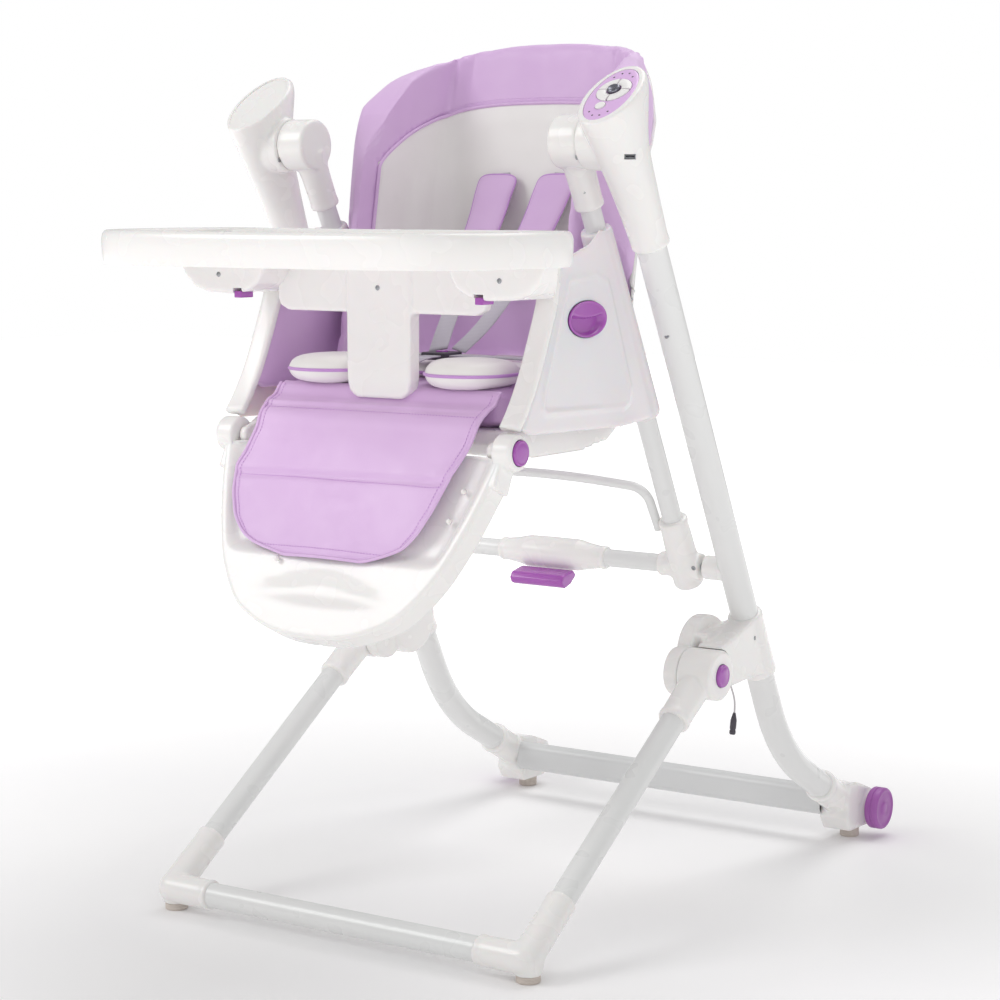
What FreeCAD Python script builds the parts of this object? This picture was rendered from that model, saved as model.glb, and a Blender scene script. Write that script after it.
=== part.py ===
import FreeCAD, Part
import math
import os
import Sketcher
from FreeCAD import Placement, Rotation, Vector

# Swinging baby high chair. Millimetres, +Z up, front towards -Y, right-hand side of the sheet towards +X.
# The origin is on the floor, in the middle of the chair's footprint box.

doc = FreeCAD.newDocument("HighChair")

# ---------------------------------------------------------------- driving dimensions
driving = {
    # main frame
    "legSpan": 262.0, "legRadius": 17.5, "tubeWall": 1.5, "leanAngle": 26.885,
    "linePointY": -88.8, "linePointZ": 812.0, "legTop": 840.0, "legJoin": 300.0,
    "rearBendY": 247.0, "rearBendZ": 149.5, "rearBendRadius": 240.0, "rearSlope": 29.0, "rearLegEndY": 402.0,
    "rearTubeY": 406.0, "rearTubeZ": 55.0, "rearTubeHeight": 40.0, "rearTubeDepth": 22.0,
    "wheelY": 465.0, "wheelZ": 39.6, "wheelRadius": 28.0, "wheelFace": 288.5, "wheelWidth": 19.0,
    "axleRadius": 4.0, "footY": 450.0, "footRadius": 13.0, "footHeight": 14.0,
    # head housings and their controls
    "headX": 254.0, "faceY": -161.0, "faceZ": 974.0, "faceLong": 57.0, "faceShort": 35.5, "faceSlope": 36.87,
    "collarRadius": 21.5, "collarZ": 805.0, "shellWall": 3.0, "bossRadius": 33.0,
    "panelLong": 48.7, "panelShort": 27.5, "panelThick": 3.0,
    "ringOuter": 21.0, "ringInner": 9.2, "ringUp": 8.0, "keyTravelGap": 1.3,
    "knobRadius": 7.5, "powerRadius": 6.3, "powerUp": -22.0, "powerAcross": -3.0,
    # front leg hinge
    "pivotY": 52.0, "pivotZ": 285.0, "pivotRadius": 6.0, "knuckleRadius": 31.0, "knuckleInner": 237.6,
    "knuckleOuter": 284.0, "foldButtonRadius": 14.0, "drumY": 105.0, "drumZ": 301.0, "drumRadius": 47.0,
    "drumInner": 214.0, "drumOuter": 237.0, "sleeveRadius": 21.5,
    # front legs
    "frontSpan": 257.0, "frontRadius": 15.0, "cornerY": -335.0, "cornerZ": 27.0, "bootRadius": 18.5,
    "frontFootY": -330.0, "frontFootHeight": 9.5,
    # swing
    "hubY": -145.0, "hubZ": 923.0, "hubRadius": 31.0, "hubInner": 176.0, "hubOuter": 214.6, "shaftRadius": 6.0,
    "swingSpan": 193.0, "swingRadius": 12.3, "swingTop": 866.0, "swingFoot": 440.0, "elbowRadius": 17.0,
    "elbowEnd": 849.0, "crossZ": 405.0, "crossRadius": 11.3, "bracketRadius": 19.0, "bracketTop": 467.0,
    "bracketFoot": 380.0, "lockFace": 224.7, "lockPinRadius": 5.0, "pedalHalf": 40.0, "housingHalf": 80.0,
    "housingRadius": 20.5, "stopBarRadius": 5.8,
    # seat
    "sleeveBore": 12.6, "seatSleeveRadius": 19.0, "seatSleeveFoot": 598.0, "seatSleeveTop": 824.0,
    "sideInner": 206.0, "sideWall": 3.0, "rimInner": 185.0, "rimOuter": 211.0, "baseHalf": 184.0,
    "cushionHalf": 168.0, "cushionFoot": 603.0, "cushionTop": 641.0, "insertTop": 664.0,
    "reclineZ": 620.0, "reclinePinRadius": 5.0,
    # backrest
    "backFoot": 655.0, "backTop": 1058.0, "backLean": 0.18,
    # footrest
    "footrestY": -280.0, "footrestZ": 580.0, "footrestLean": 26.0, "footrestLength": 240.0, "lobeRadius": 21.0,
    "footrestButtonRadius": 14.5,
    # tray
    "trayHalf": 275.0, "trayFront": -493.0, "trayRear": -225.0, "trayFoot": 785.0, "trayTop": 824.0,
    "postHalf": 39.0, "postFoot": 628.0, "postY": -262.0,
    # control cord
    "cordRadius": 1.1, "connectorRadius": 4.0,
}
sheet = doc.addObject("Spreadsheet::Sheet", "Sizes")
for row, (alias, value) in enumerate(driving.items(), start=1):
    sheet.set(f"A{row}", alias)
    sheet.set(f"B{row}", str(value))
    sheet.setAlias(f"B{row}", alias)
doc.recompute()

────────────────

**Directive:**
Scan the material above. Return every line containing the string "FreeCAD".

**Response to the exercise:**
What FreeCAD Python script builds the parts of this object? This picture was rendered from that model, saved as model.glb, and a Blender scene script. Write that script after it.
import FreeCAD, Part
from FreeCAD import Placement, Rotation, Vector
doc = FreeCAD.newDocument("HighChair")